++++ Raw records ++++

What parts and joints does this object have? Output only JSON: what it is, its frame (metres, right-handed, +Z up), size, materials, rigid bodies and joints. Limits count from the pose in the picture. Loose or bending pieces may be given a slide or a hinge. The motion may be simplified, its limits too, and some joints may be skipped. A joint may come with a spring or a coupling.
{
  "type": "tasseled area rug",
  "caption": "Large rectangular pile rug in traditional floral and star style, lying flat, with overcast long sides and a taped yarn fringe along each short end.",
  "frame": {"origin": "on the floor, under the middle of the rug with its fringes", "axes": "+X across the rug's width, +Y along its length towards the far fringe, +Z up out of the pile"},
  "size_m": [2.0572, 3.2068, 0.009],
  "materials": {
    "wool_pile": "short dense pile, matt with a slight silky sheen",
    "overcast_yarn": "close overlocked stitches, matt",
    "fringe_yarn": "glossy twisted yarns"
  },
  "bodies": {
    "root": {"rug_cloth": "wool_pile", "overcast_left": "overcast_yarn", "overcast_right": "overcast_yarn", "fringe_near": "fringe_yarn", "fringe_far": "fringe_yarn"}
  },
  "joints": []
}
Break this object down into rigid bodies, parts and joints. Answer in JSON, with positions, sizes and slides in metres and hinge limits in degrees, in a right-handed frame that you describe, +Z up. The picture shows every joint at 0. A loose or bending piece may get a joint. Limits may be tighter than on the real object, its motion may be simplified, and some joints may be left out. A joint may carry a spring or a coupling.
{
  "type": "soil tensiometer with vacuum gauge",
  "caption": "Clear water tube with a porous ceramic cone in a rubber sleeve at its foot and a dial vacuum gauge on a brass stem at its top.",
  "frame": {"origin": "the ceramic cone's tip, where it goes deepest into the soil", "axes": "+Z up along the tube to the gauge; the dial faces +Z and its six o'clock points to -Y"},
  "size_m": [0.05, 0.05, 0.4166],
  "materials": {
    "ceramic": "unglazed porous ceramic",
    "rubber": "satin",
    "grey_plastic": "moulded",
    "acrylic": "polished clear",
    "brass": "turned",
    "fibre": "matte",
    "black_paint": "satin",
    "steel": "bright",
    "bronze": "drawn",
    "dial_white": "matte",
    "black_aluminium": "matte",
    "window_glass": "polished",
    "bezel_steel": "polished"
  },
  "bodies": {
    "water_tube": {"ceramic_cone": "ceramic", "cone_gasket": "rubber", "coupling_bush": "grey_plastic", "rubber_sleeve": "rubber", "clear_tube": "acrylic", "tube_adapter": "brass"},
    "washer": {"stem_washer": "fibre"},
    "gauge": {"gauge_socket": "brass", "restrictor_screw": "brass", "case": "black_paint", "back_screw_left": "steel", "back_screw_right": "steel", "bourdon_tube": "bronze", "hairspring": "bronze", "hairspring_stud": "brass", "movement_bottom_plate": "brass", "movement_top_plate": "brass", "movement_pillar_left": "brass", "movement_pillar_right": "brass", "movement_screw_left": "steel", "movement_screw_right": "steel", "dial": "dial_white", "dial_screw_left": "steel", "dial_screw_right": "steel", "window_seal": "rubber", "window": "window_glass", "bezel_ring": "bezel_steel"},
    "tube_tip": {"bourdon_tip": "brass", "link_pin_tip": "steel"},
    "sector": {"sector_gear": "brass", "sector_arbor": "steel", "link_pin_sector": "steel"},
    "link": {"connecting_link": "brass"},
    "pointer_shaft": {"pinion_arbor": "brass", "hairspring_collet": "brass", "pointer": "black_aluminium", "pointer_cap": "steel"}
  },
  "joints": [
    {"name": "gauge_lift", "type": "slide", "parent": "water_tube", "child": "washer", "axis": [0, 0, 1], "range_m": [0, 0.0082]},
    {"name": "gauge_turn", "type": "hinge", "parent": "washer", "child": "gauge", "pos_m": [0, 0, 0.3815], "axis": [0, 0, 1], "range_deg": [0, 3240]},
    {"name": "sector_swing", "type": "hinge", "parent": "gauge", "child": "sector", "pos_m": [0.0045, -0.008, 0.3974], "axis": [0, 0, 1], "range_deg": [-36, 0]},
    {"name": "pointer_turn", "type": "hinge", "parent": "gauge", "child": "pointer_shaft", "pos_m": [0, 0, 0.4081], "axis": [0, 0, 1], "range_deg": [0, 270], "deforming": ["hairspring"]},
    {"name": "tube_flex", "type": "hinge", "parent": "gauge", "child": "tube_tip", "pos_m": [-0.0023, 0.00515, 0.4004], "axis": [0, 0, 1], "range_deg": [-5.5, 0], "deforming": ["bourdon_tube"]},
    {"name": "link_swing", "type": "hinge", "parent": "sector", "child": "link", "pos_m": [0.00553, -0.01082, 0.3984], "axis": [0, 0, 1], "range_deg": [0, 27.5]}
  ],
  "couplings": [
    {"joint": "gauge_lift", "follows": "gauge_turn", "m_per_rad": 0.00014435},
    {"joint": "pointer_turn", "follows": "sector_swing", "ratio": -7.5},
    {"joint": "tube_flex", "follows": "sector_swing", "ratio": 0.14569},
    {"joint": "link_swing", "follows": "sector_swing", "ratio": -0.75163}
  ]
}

++++
++++ Raw records ++++

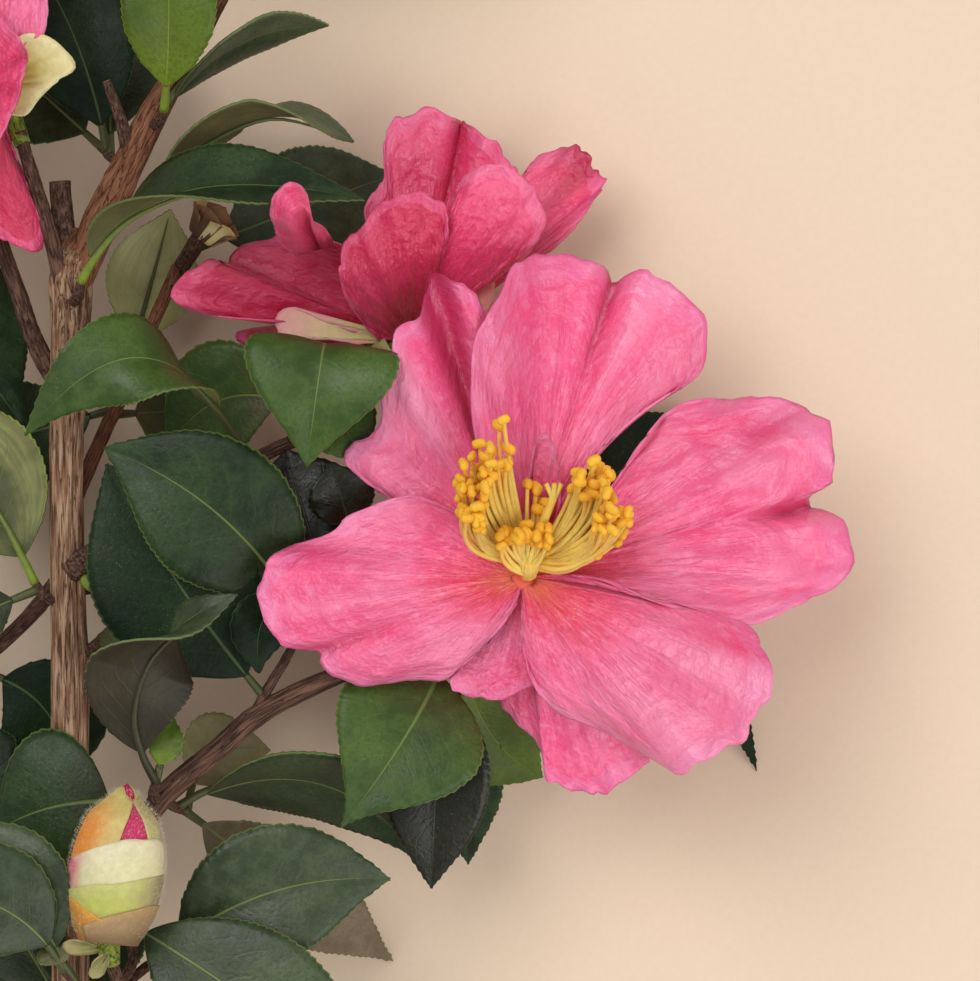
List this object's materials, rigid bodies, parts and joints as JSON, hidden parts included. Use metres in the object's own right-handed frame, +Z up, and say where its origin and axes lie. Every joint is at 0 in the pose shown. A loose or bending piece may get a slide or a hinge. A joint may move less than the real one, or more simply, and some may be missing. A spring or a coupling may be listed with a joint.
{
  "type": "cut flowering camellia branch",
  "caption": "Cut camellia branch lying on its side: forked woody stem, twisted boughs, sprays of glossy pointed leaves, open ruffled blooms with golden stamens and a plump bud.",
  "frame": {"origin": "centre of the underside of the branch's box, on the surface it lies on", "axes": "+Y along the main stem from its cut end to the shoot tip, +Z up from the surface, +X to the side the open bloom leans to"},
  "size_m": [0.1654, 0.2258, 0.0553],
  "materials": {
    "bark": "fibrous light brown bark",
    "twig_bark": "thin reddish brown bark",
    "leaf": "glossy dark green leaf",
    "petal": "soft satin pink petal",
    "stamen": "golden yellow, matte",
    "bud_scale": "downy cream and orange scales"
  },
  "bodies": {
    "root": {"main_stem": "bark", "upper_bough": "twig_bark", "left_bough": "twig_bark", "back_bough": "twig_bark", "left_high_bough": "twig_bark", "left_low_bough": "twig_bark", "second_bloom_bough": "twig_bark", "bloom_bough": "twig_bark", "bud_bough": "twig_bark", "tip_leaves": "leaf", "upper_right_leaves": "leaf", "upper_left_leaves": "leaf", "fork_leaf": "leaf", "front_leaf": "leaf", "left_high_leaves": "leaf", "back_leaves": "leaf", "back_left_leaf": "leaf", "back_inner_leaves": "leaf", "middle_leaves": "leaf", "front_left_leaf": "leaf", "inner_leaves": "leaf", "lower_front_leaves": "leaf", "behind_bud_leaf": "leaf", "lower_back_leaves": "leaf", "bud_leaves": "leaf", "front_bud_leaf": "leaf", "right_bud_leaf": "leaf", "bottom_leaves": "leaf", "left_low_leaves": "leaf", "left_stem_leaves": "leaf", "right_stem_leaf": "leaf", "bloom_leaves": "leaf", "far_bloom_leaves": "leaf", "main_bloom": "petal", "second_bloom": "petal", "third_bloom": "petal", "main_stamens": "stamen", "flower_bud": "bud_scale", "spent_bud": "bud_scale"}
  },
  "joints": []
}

++++

Take every line containing the word "frame" and copy it.

Worked solution:
What parts and joints does this object have? Output only JSON: what it is, its frame (metres, right-handed, +Z up), size, materials, rigid bodies and joints. Limits count from the pose in the picture. Loose or bending pieces may be given a slide or a hinge. The motion may be simplified, its limits too, and some joints may be skipped. A joint may come with a spring or a coupling.
  "frame": {"origin": "on the floor, under the middle of the rug with its fringes", "axes": "+X across the rug's width, +Y along its length towards the far fringe, +Z up out of the pile"},
Break this object down into rigid bodies, parts and joints. Answer in JSON, with positions, sizes and slides in metres and hinge limits in degrees, in a right-handed frame that you describe, +Z up. The picture shows every joint at 0. A loose or bending piece may get a joint. Limits may be tighter than on the real object, its motion may be simplified, and some joints may be left out. A joint may carry a spring or a coupling.
  "frame": {"origin": "the ceramic cone's tip, where it goes deepest into the soil", "axes": "+Z up along the tube to the gauge; the dial faces +Z and its six o'clock points to -Y"},
List this object's materials, rigid bodies, parts and joints as JSON, hidden parts included. Use metres in the object's own right-handed frame, +Z up, and say where its origin and axes lie. Every joint is at 0 in the pose shown. A loose or bending piece may get a slide or a hinge. A joint may move less than the real one, or more simply, and some may be missing. A spring or a coupling may be listed with a joint.
  "frame": {"origin": "centre of the underside of the branch's box, on the surface it lies on", "axes": "+Y along the main stem from its cut end to the shoot tip, +Z up from the surface, +X to the side the open bloom leans to"},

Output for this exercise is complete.